Print verbatim the opening line of the material and every subsequent line through the one containing "cap's smooth outer".
============
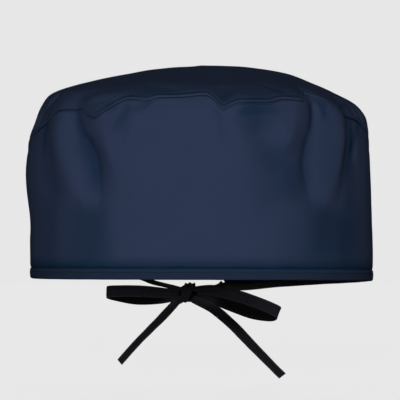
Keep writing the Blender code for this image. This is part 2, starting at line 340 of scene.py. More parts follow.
class CapForm:
    """The cap's smooth outer form, its edges and its folds."""

    SECTIONS = tuple(starmap(Section, (
        (-0.0120, 0.0894, 0.0904, 0.0960, 0.1000, 2.2),
        (0.0000, 0.0900, 0.0902, 0.0970, 0.1020, 2.2),
        (0.0280, 0.0904, 0.0899, 0.0984, 0.1050, 2.2),
        (0.0540, 0.0925, 0.0890, 0.0986, 0.1050, 2.2),
        (0.0720, 0.0910, 0.0882, 0.0974, 0.0990, 2.2),
        (0.0840, 0.0875, 0.0868, 0.0952, 0.0910, 2.2),
        (0.0910, 0.0848, 0.0824, 0.0920, 0.0840, 2.2),
        (0.0976, 0.0798, 0.0718, 0.0820, 0.0750, 2.15),
        (0.1039, 0.0618, 0.0578, 0.0600, 0.0600, 2.1),
        (0.1088, 0.0400, 0.0456, 0.0400, 0.0430, 2.0),
        (0.1124, 0.0180, 0.0240, 0.0200, 0.0230, 2.0),
        (0.1140, 0.0000, 0.0000, 0.0000, 0.0000, 2.0),
    )))
    LEFT_EDGE = -158.7
    RIGHT_EDGE = 172.5
    # The lower edge of the hem, which hangs lower at the back on the right.
    HEM = tuple(starmap(Edge, (
        (LEFT_EDGE, 0.0012), (-120.0, 0.0022), (-90.0, 0.0016), (-45.0, 0.0008),
        (0.0, 0.0005), (90.0, 0.0000), (130.0, -0.0014), (154.0, -0.0034),
        (168.0, -0.0054), (RIGHT_EDGE, -0.0046),
    )))
    # The seam between the side panel and the crown, with its dips where the cloth is pleated.
    SEAM = tuple(starmap(Edge, (
        (LEFT_EDGE, 0.0300), (-140.0, 0.0400), (-120.0, 0.0520), (-90.0, 0.0690),
        (-75.0, 0.0770), (-61.5, 0.0830), (-52.5, 0.0882), (-43.8, 0.0897),
        (-37.5, 0.0842), (-35.0, 0.0831), (-29.0, 0.0881), (-26.5, 0.0910),
        (-23.0, 0.0934), (-18.0, 0.0924), (-13.5, 0.0943), (-5.5, 0.0947),
        (1.0, 0.0962), (3.4, 0.0935), (6.6, 0.0867), (8.6, 0.0884),
        (12.0, 0.0904), (20.5, 0.0906), (27.0, 0.0935), (34.0, 0.0936),
        (37.5, 0.0985), (40.5, 0.1022), (43.5, 0.0985), (46.5, 0.0918),
        (53.0, 0.0862), (63.5, 0.0842), (75.0, 0.0782), (90.0, 0.0700),
        (120.0, 0.0540), (150.0, 0.0380), (RIGHT_EDGE, 0.0300),
    )))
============
Full answer:
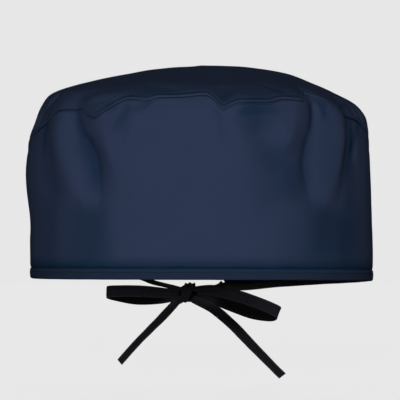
Keep writing the Blender code for this image. This is part 2, starting at line 340 of scene.py. More parts follow.
class CapForm:
    """The cap's smooth outer form, its edges and its folds."""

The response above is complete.